⟨
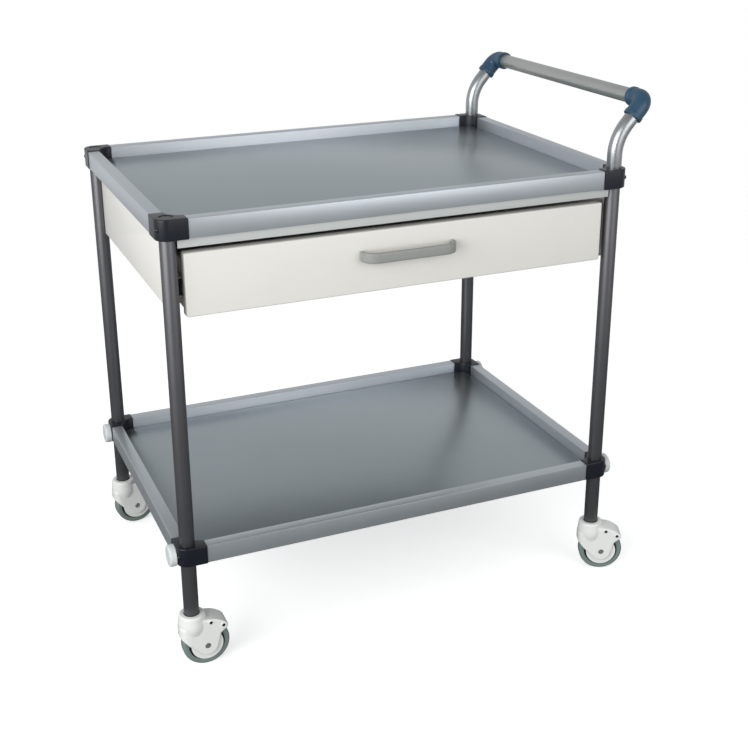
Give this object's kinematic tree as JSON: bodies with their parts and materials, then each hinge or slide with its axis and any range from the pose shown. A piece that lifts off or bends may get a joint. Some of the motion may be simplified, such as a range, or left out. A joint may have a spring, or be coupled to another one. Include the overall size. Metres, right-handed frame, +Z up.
{
  "type": "ward trolley",
  "caption": "Wheeled hospital ward trolley with upper and lower trays in tubular posts, a drawer, a push handle and swivel castors.",
  "frame": {"origin": "on the floor, under the middle of the whole footprint", "axes": "+X towards the push handle, -Y towards the front, where the drawer opens, +Z up"},
  "size_m": [0.8634, 0.5786, 0.8916],
  "materials": {
    "post_steel": "dark satin",
    "handle_steel": "bright satin",
    "bar_steel": "satin",
    "aluminium": "satin anodised",
    "tray_steel": "satin",
    "navy_plastic": "moulded satin",
    "blue_plastic": "moulded satin",
    "cream_paint": "powder coated",
    "fascia_paint": "satin",
    "zinc": "zinc plated",
    "grey_plastic": "moulded satin",
    "pale_plastic": "moulded satin",
    "white_plastic": "moulded gloss",
    "dark_plastic": "moulded",
    "grey_rubber": "matt"
  },
  "bodies": {
    "root": {"upper_rail_left": "aluminium", "upper_rail_front": "aluminium", "upper_rail_right": "aluminium", "upper_rail_rear": "aluminium", "upper_tray": "tray_steel", "upper_corner_front_left": "navy_plastic", "upper_corner_front_right": "navy_plastic", "upper_corner_rear_left": "navy_plastic", "upper_corner_rear_right": "navy_plastic", "lower_rail_left": "aluminium", "lower_rail_front": "aluminium", "lower_rail_right": "aluminium", "lower_rail_rear": "aluminium", "lower_tray": "tray_steel", "lower_corner_front_left": "navy_plastic", "lower_corner_front_right": "navy_plastic", "lower_corner_rear_left": "navy_plastic", "lower_corner_rear_right": "navy_plastic", "post_front_left": "post_steel", "post_front_right": "post_steel", "post_rear_left": "post_steel", "post_rear_right": "post_steel", "end_buffer_front_left": "pale_plastic", "end_buffer_front_right": "pale_plastic", "end_buffer_rear_left": "pale_plastic", "end_buffer_rear_right": "pale_plastic", "handle_tube_front": "handle_steel", "handle_tube_rear": "handle_steel", "handle_elbow_front": "blue_plastic", "handle_elbow_rear": "blue_plastic", "handle_bar": "bar_steel", "drawer_case": "cream_paint", "fascia_strip": "fascia_paint", "case_runner_left": "zinc", "case_runner_right": "zinc", "castor_stem_front_left": "zinc", "castor_stem_front_right": "zinc", "castor_stem_rear_left": "zinc", "castor_stem_rear_right": "zinc"},
    "drawer": {"drawer_front": "cream_paint", "drawer_box": "cream_paint", "drawer_runner_left": "zinc", "drawer_runner_right": "zinc", "drawer_pull": "grey_plastic"},
    "swivel_front_left": {"castor_fork_front_left": "white_plastic", "castor_axle_front_left": "zinc"},
    "wheel_front_left": {"wheel_core_front_left": "dark_plastic", "tyre_front_left": "grey_rubber"},
    "swivel_front_right": {"castor_fork_front_right": "white_plastic", "castor_axle_front_right": "zinc"},
    "wheel_front_right": {"wheel_core_front_right": "dark_plastic", "tyre_front_right": "grey_rubber"},
    "swivel_rear_left": {"castor_fork_rear_left": "white_plastic", "castor_axle_rear_left": "zinc"},
    "wheel_rear_left": {"wheel_core_rear_left": "dark_plastic", "tyre_rear_left": "grey_rubber"},
    "swivel_rear_right": {"castor_fork_rear_right": "white_plastic", "castor_axle_rear_right": "zinc"},
    "wheel_rear_right": {"wheel_core_rear_right": "dark_plastic", "tyre_rear_right": "grey_rubber"}
  },
  "joints": [
    {"name": "drawer_slide", "type": "slide", "parent": "root", "child": "drawer", "axis": [0, -1, 0], "range_m": [0, 0.32]},
    {"name": "castor_swivel_front_left", "type": "hinge", "parent": "root", "child": "swivel_front_left", "pos_m": [-0.40124, -0.24982, 0.08966], "axis": [0, 0, 1], "continuous": true},
    {"name": "castor_spin_front_left", "type": "hinge", "parent": "swivel_front_left", "child": "wheel_front_left", "pos_m": [-0.38124, -0.24982, 0.03966], "axis": [0, 1, 0], "continuous": true},
    {"name": "castor_swivel_front_right", "type": "hinge", "parent": "root", "child": "swivel_front_right", "pos_m": [0.36276, -0.24982, 0.08966], "axis": [0, 0, 1], "continuous": true},
    {"name": "castor_spin_front_right", "type": "hinge", "parent": "swivel_front_right", "child": "wheel_front_right", "pos_m": [0.38104, -0.25796, 0.03966], "axis": [0.4067, 0.9135, 0], "continuous": true},
    {"name": "castor_swivel_rear_left", "type": "hinge", "parent": "root", "child": "swivel_rear_left", "pos_m": [-0.40124, 0.26418, 0.08966], "axis": [0, 0, 1], "continuous": true},
    {"name": "castor_spin_rear_left", "type": "hinge", "parent": "swivel_rear_left", "child": "wheel_rear_left", "pos_m": [-0.38135, 0.26627, 0.03966], "axis": [-0.1045, 0.9945, 0], "continuous": true},
    {"name": "castor_swivel_rear_right", "type": "hinge", "parent": "root", "child": "swivel_rear_right", "pos_m": [0.36276, 0.26418, 0.08966], "axis": [0, 0, 1], "continuous": true},
    {"name": "castor_spin_rear_right", "type": "hinge", "parent": "swivel_rear_right", "child": "wheel_rear_right", "pos_m": [0.38233, 0.26002, 0.03966], "axis": [0.2079, 0.9781, 0], "continuous": true}
  ]
}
⟩
-- The problem --
Using the material above, work out how many lines contain the string "bodies". Give that number alone.

-- Task answer --
2